A Girl Walks Home Alone at Midnight:- Worth recognition on the list for it’s use of White Lies’ Death alone, as it happens there is plenty more to appreciate in this superb Iranian vampire film.
Love and Mercy:- Paul Dano is always terrific. Paul Giamatti can play sleazy scumbag in his sleep. Elizabeth Banks shows surprising depth. Brings the music of The Beach Boys to life in glorious fashion.
Girlhood:- The standout coming-of-age film of the year, with remarkable performances from its young cast. As honest a depiction of urban teenage life as you are likely to see.

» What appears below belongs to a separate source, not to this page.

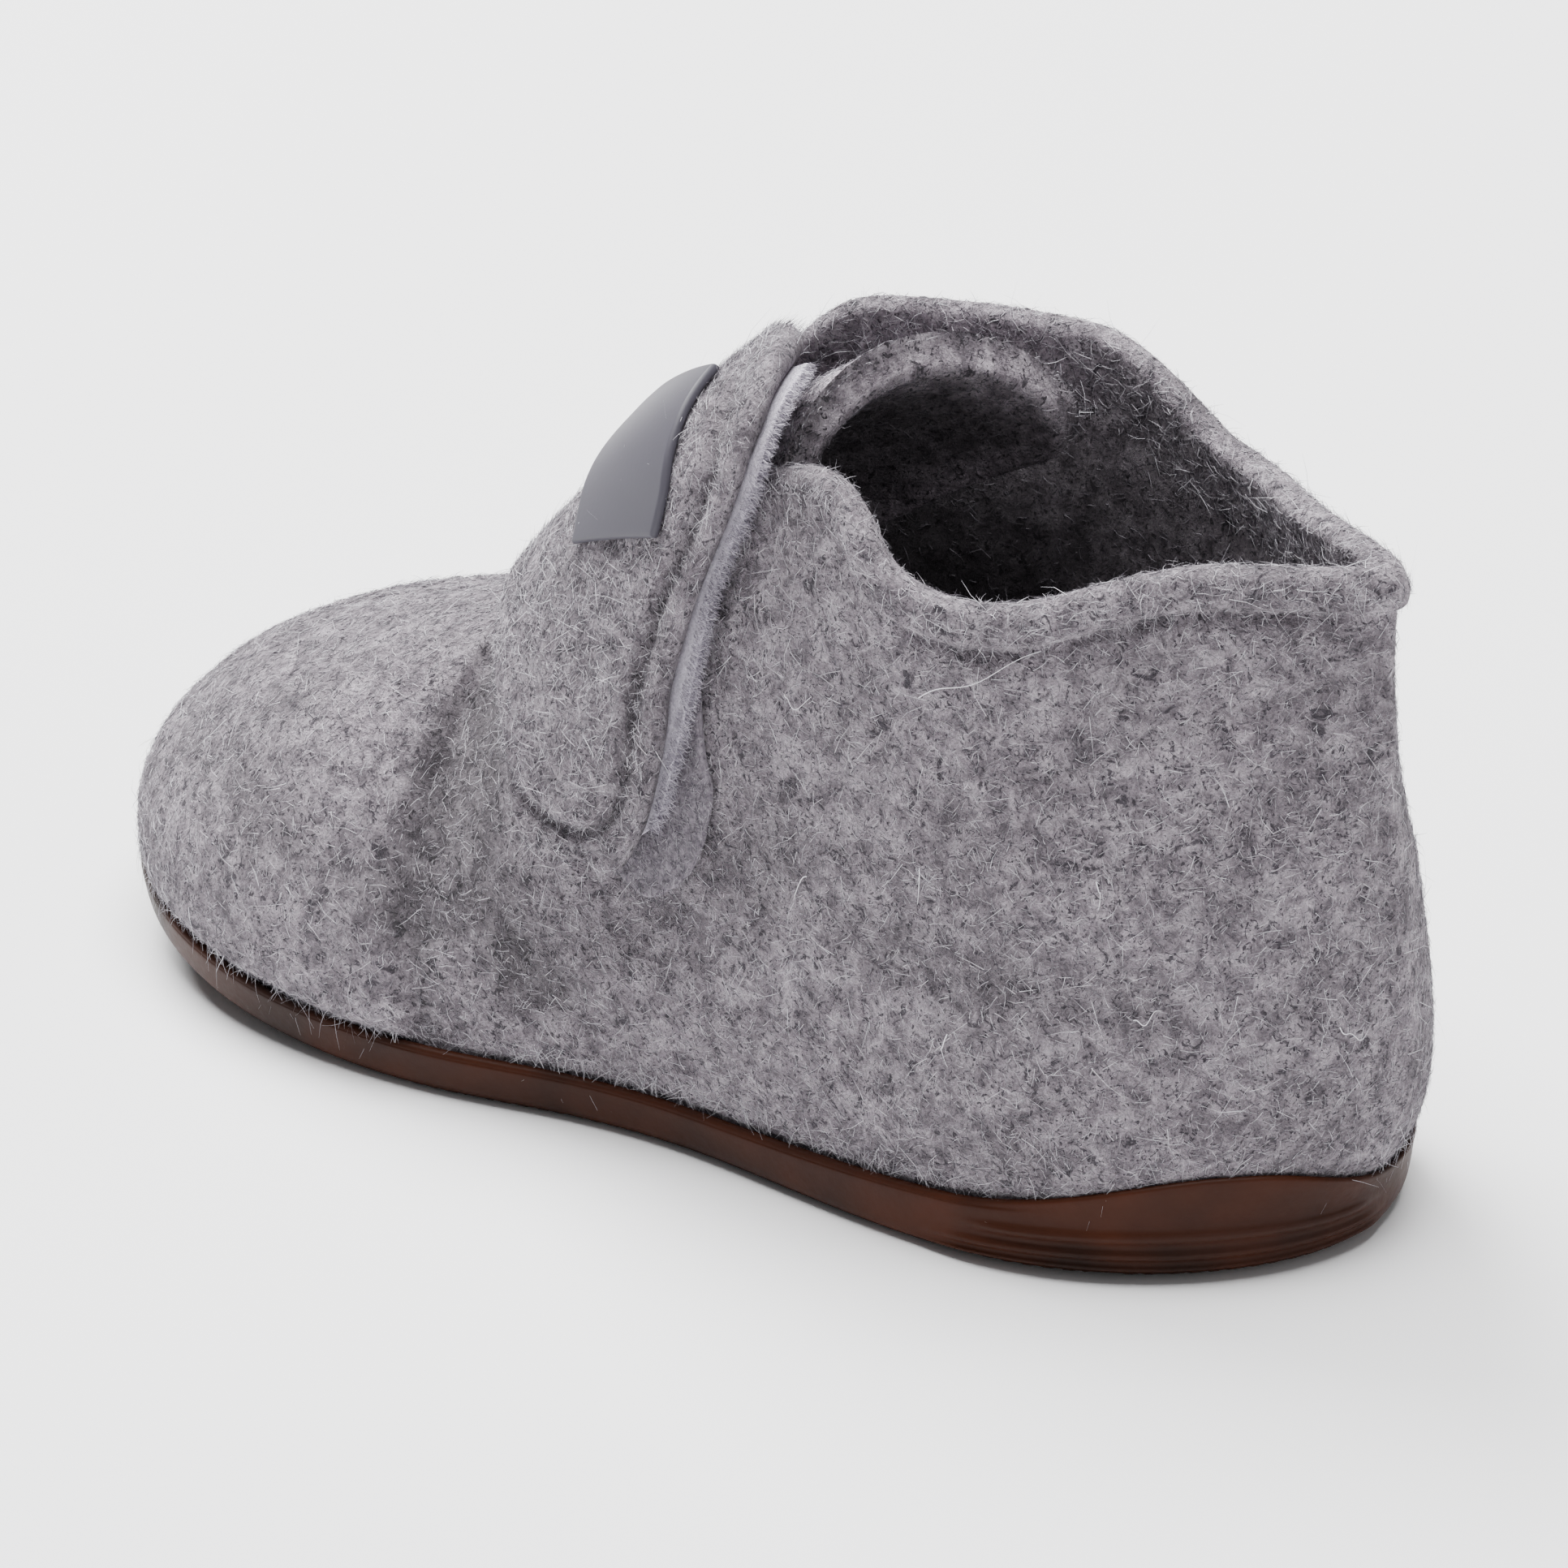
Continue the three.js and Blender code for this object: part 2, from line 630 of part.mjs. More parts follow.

Song of the Sea:- The other standout animated film of the year. A beautiful Irish folk tale, animated like a pop-up book come to life.
Worst of the Worst
Unfinished Business:- Charmless, witless, pointless. Poor Tom Wilkinson
Home:- A decent premise beaten into submission by a relentlessly terrible, poptastic soundtrack from J-Lo and Rihanna.
Danny Collins:- Al Pacino channels his inner Alan Partridge. Nowhere near as funny as it sounds.
Pixels:- A promising (if unoriginal) idea completely destroyed by the hubris of Adam Sandler.
Captive:- Condescending and uninteresting Bible-bashing thriller makes waste of its talented cast.